Under that deal, Microsoft's IT department is securing and handling Energizer's desktop images, Exchange and SharePoint implementation.

In an interview with CRN last week in Redmond, Wash., Microsoft CEO Steve Ballmer said the company is studying ways to wring costs out of managing the desktop for every size of customer, but he stopped short of disclosing a sweeping managed services strategy.

"We said to ourselves, 'Look, we have to engineer a solution,' " Ballmer said. "Whether we deliver it, who knows? Whether our partners deliver it, who knows?"

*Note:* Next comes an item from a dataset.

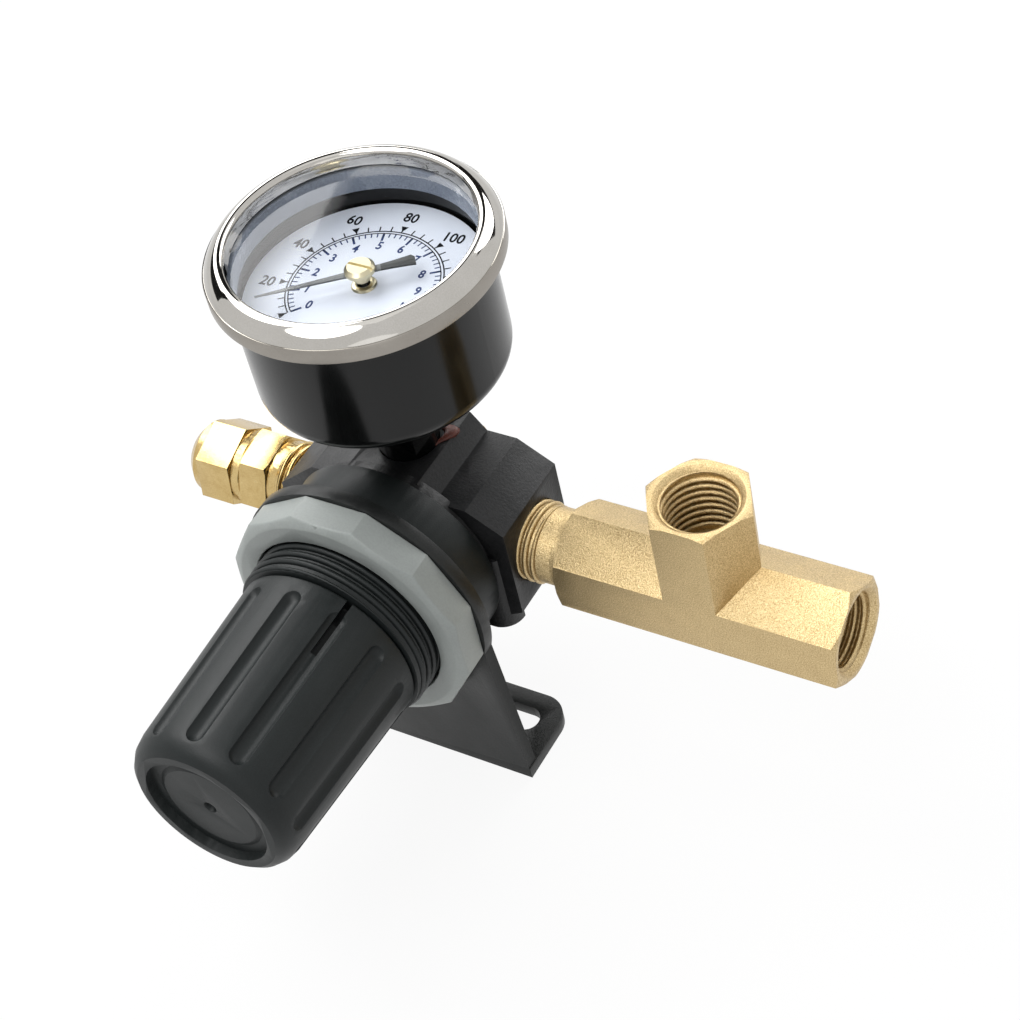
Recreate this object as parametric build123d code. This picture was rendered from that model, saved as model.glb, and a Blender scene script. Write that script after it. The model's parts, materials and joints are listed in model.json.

Rather than supplant partner opportunities, Devenuti maintains that "managed solutions" that emerge out of projects such as the one at Energizer, plus other packaged intellectual property from the Microsoft services organization that shows up in the form of SKUs, will free up partners from commodity IT services and refocus them on higher-margin opportunities higher up the software stack.

"We're at the very earliest stages of the concept of how do we take what we do, turn it into a Microsoft-proven solution, deploy it so that we understand it and then roll it out to partners with the right accreditation so a customer can say, 'I want that thing,' " Devenuti said. "And they can buy it from [Microsoft Services] and they can buy it from a type of partner."

One of the first SKUs likely to emerge is one for Exchange deployments that has been under development for about four months, Devenuti said. The offering would assess and tune factors within the customer's environment such as storage, bandwidth, operational processes, IO and Active Directory that help ensure successful implementation of Exchange, he said.

"A partner can show up with a Microsoft-proven solution and know that it will be the same experience," Devenuti said. "The thing about SKUs, if done well, [is there's a] predictable outcome: repeatable implementation."

Some observers said Microsoft is under competitive pressure to reduce operational costs and increase IT efficiencies for Windows desktop users. Since launching corporate Linux desktops last year, Red Hat and Novell have announced services for desktop management and other IT functions and have criticized the Windows desktop environment as too costly and complex.

James Fogg, owner of JDFogg Technology Consulting, a solution provider in Wilmot, N.H., said Microsoft's "managed solutions" ambitions have stirred an internal debate among partners. Some buy the argument that the pie is big enough for all, Fogg said, but he is nervous about Microsoft's interest in managing corporate desktops and its Windows OneCare all-in-one PC health service for consumers and small businesses.

Patch management and antivirus/antispyware services have become lucrative for VARs, Fogg said. "For one or two people in a small consultancy, that's a big part of their business," he said. "And I see it as a threat to midmarket customers. It'll take Microsoft a little while to get good at it. But managed services is a lucrative opportunity they haven't tapped into yet."

Bob Suh, chief technology strategist for global technology and systems integration at Accenture, Wellesley, Mass., said, "There are many reasons Microsoft provides services. Some clients making a big commitment to Microsoft technologies insist on [the vendor] playing a prominent role in its successful implementation."

HEATHER CLANCY contributed to this story.